Google may soon have unified message search feature on Android devices, recent patent reveals

Where exactly did I send this message?

Reading time icon 2 min. read

Readers help support MSpoweruser. We may get a commission if you buy through our links. Tooltip Icon

Read our disclosure page to find out how can you help MSPoweruser sustain the editorial team Read more

Key notes

  • Google has been working on bringing a unified message search feature to all of its apps.
  • A recently published patent application dated back to July 2023 reveals its system.
  • You can also search for them using voice prompts.

Have you ever randomly remembered a text message, but can’t exactly recall where you saw it? Well, Google may be working on a new unified message search feature, and from the look of it, this could save you lots, lots of time.

The Mountain View tech giant reveals this system in a recently published patent application dated July 2023, which USPTO has just newly made available for the public. It’s pretty much self-explanatory: it helps users search and interact with messages across different platforms.

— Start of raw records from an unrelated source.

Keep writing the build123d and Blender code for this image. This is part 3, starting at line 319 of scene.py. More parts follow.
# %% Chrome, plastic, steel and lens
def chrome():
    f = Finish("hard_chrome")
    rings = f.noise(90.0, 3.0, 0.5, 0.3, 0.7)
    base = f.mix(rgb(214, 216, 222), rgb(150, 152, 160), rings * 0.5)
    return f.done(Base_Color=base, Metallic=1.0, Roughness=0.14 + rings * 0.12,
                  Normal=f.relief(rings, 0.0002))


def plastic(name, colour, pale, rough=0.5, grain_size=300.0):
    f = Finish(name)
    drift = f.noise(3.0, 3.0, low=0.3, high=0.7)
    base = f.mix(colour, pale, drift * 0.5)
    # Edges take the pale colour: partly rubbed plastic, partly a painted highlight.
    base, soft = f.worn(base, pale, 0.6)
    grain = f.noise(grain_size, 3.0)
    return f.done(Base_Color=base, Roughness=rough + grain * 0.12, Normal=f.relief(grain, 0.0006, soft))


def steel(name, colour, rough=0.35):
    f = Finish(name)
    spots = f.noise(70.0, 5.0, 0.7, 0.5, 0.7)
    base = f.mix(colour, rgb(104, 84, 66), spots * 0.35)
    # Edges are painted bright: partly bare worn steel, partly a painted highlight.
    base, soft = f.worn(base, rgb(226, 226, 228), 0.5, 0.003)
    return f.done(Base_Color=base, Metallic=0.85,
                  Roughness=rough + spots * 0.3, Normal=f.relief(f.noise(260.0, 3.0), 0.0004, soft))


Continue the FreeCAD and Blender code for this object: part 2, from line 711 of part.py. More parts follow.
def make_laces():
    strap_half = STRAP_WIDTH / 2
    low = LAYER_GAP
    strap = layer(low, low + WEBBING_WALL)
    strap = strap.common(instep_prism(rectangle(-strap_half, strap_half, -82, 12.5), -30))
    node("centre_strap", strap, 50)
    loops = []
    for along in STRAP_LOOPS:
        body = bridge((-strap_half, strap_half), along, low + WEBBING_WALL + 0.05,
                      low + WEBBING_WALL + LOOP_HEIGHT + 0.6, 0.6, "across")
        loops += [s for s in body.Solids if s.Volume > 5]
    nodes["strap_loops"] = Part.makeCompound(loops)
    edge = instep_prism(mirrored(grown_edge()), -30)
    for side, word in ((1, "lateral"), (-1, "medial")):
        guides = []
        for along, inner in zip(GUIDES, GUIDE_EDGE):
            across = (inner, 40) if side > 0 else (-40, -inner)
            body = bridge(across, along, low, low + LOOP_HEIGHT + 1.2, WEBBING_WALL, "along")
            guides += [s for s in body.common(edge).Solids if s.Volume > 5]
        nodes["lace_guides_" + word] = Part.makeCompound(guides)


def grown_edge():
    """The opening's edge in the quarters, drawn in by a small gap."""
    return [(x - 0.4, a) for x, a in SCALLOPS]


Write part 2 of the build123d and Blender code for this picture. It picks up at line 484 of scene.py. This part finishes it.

And it’s not exclusive for mobile use, as Google describes in the document. This feature may also arrive on laptops, desktops, and even servers. Here’s what the system looks like:

It does more than just search using text: you can also speak them. So when you speak, the system figures out what you want to search for. Then, it finds messages related to the search and shows them in one place, so the user can interact with them easily.

Google also demo-es how the feature works like in the document. For example, if there’s a message from someone called Liz Day that mentions a specific word, like “Tahoe,” the system can highlight that word when displaying the message. If Liz sent a message saying, “Let’s plan our trip to Tahoe,” the word “Tahoe” would be highlighted in bold to make it stand out. 

It can also understand different search terms, like sender names or message contents, or even timestamps, and then organize the results by time. If there are lots of messages from one platform, it summarizes them for easier viewing. The system represents each message using a card-like element in the interface.

Being a recently published patent, however, means that we still have a long way to go. But the USPTO has granted Google this one, so here’s hoping. Maybe it’s coming to future Android versions for all messages on Google Messages, Gmail, and more. We shall see.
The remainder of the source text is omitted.